A insensatez da morte não condiz com a lógica da vida, mesmo que, naturalmente, saibamos que o encontro com o fim dos dias de alguém seja não só óbvio como irreversível. E mais irônico ainda é deparar-se com a prematuridade da morte de quem vai, teoricamente, antes da hora – que pese, portanto, a dificuldade de entender porque crianças morrem. Reencontrando a Felicidade (Rabbit Hole, Eua, 2010), que estreia em cinemas brasileiros nessa próxima sexta vai além: satiriza a dor da perda sem fórmulas e sem floreios. Ainda que não encontre justificativa para o acaso.
Becca (Nicole Kidman) e Howie (Aaron Eckhart) são um casal que vive os meses seguintes à morte do seu primeiro e único filho, atropelado em frente à casa onde vivem. A busca pela recondução da vida esbarra na dor e no arrependimento de conviver com uma tragédia responsável por desmoronar o cotidiano e estimular hábitos que vão desde a depressão até à euforia absoluta. E é justamente com o objetivo de colocar tudo de volta nos trilhos que Becca e Howie entram em uma crise conjugal que ameaça destruir o casamento.
O peso da responsabilidade de tocar o barco mesmo com a latência da autocomiseração não produz nem sentimentos de capacidade de superação plena nem revolta inconsciente. Becca e Howie mantém-se em suspensão no ar – atacados hora pela saudade do filho hora pela necessidade de recomeçar a viver. E é onde Reencontrando a Felicidade encontra seu maior trunfo – a perda de um filho representa muito mais do que simplesmente raiva ou rancor; é, pois, um emaranhado tão complexo de sensações distintas que não há padrão que funcione para se determinar a reação de ninguém.
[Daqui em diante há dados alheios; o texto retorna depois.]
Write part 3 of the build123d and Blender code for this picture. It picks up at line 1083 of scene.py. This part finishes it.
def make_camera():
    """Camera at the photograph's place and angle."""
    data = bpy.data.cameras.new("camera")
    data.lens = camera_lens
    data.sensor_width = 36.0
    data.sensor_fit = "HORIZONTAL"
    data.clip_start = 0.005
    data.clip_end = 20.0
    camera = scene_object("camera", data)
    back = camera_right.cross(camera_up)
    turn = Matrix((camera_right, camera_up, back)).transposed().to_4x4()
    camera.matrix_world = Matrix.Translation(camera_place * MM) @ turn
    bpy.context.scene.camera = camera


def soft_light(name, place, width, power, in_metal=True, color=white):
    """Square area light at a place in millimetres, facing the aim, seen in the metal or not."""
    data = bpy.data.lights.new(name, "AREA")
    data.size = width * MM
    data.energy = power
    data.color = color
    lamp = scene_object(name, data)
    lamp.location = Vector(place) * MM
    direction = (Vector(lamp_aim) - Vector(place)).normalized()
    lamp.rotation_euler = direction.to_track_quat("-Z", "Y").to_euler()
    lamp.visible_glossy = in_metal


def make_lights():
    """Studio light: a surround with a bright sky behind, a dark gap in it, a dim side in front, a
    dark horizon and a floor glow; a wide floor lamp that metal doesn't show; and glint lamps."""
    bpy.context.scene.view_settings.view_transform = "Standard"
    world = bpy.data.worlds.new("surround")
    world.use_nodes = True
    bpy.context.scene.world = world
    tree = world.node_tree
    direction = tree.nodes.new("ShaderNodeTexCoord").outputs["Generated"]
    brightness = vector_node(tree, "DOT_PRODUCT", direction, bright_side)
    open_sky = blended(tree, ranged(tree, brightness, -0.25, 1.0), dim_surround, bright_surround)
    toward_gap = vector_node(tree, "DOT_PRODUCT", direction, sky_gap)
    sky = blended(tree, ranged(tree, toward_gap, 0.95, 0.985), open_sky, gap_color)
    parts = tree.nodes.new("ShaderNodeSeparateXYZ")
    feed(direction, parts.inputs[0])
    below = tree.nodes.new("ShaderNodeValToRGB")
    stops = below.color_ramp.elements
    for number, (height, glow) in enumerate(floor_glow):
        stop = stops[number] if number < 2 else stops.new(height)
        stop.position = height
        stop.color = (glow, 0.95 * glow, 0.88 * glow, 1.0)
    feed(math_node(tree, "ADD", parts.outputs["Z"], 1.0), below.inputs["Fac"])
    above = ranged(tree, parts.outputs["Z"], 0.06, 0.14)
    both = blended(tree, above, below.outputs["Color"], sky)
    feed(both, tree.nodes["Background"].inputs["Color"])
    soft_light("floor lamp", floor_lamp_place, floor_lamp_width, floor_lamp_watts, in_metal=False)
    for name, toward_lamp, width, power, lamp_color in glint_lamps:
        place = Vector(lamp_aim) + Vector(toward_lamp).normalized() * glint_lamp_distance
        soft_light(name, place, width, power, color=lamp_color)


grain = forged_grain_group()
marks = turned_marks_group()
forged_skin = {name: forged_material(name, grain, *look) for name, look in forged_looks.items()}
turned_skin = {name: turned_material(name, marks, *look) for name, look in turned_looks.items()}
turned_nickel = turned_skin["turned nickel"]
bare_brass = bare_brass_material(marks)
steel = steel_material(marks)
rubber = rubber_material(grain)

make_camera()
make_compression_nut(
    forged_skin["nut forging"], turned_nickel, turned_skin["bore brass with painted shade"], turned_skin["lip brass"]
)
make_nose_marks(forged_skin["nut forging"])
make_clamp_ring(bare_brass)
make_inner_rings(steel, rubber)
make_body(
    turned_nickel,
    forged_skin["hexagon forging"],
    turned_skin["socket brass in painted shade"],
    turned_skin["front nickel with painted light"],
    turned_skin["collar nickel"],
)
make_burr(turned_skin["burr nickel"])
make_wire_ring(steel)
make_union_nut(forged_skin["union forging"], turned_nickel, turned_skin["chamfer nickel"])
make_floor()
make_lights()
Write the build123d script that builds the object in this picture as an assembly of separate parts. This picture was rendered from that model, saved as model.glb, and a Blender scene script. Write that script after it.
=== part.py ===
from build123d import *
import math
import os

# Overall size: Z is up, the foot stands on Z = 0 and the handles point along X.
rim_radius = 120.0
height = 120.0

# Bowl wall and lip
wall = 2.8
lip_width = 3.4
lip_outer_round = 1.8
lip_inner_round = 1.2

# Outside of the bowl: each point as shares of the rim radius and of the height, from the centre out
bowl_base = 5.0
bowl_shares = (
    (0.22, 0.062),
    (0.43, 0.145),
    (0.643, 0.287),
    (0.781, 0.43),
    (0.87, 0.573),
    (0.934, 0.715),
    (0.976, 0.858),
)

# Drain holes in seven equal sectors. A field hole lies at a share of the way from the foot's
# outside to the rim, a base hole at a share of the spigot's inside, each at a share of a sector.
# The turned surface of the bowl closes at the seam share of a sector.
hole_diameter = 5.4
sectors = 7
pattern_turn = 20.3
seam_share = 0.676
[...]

E John Cameron Mitchell, dramaturgo e cineasta que após o polêmico Shortbus tem sua primeira oportunidade real de mostrar serviço em Hollywood, que é o responsável por equilibrar a narrativa contando uma história que não foge do usual em nenhum momento, mas esbanja simplicidade e autocorreção. Desde a relação da indicada ao Oscar de Melhor Atriz 2011 Nicole Kidman com o adolescente que dirigia o carro do acidente fatal até à incursão precisa de Dianne Wiest como sua mãe provam o talento de Mitchell ao retirar a carga dramática ideal de seus atores sem pesar a mão.
Não espere encontrar um discurso de solidariedade aos pais de crianças mortas nem um panorama preciso do pós-tragédia. Eis, aqui, uma fatia de história milimetricamente selecionada, sempre com o objetivo de buscar a compreensão de um simples ato dentro de contextos muito mais complexos. Nem Becca nem Howie nem mais ninguém pode definir a sensação pois ela, invariavelmente, posta-se sempre diferente para cada um que a sinta. A morte é esperada. Mas foge de nós a capacidade de compreender o quanto ela dói. Palmas.